You may see how some machine settings find their application in machining in the image below. 

Feed Rate and Cutting Speed
6. How to Determine Cutting Speed and Feed Rate?

Optimum cutting speed and feed are determined through calculations for every new cutting process. Take a look at the image below for some basic formulas. 


As you may see, some parameters, such as the number of flutes or tool diameter, much depend on the tooling in use. Other parameters, such as feed per tooth or cutting speed, you should define yourself. Feature the factors mentioned above for this purpose. 


Start with finding the optimal feed per tooth and cutting speed, and proceed with other formulas further. Remember, for most machining conditions, there are no universal solutions.

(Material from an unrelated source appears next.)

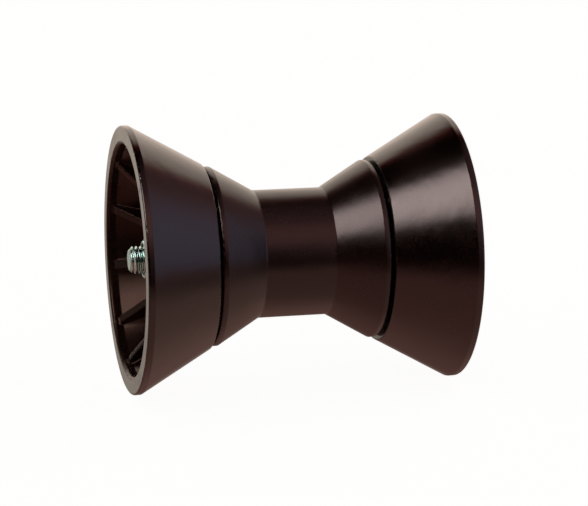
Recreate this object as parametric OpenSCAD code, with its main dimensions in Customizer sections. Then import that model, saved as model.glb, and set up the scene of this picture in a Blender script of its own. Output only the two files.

It may take more than one attempt to find optimal machining parameters. 

Cutting Speed and Feed Rate formulas
7. Summary

The value in finding the difference between feed rate and cutting speed is rather theoretical. Both settings or parameters are due to be adjusted for every machining process. Speed affects how fast the cutter rotates, while feeds affect how much material is cut off with each revolution.


The essential thing to know is how to calculate these parameters. Start by examining the parameters of your tooling, and then pay close attention to machining aspects such as the hardness of the material, the strength of the workpiece, etc. After several attempts, you’ll manage to find suitable speed and feed rates that would wear your cutters optionally.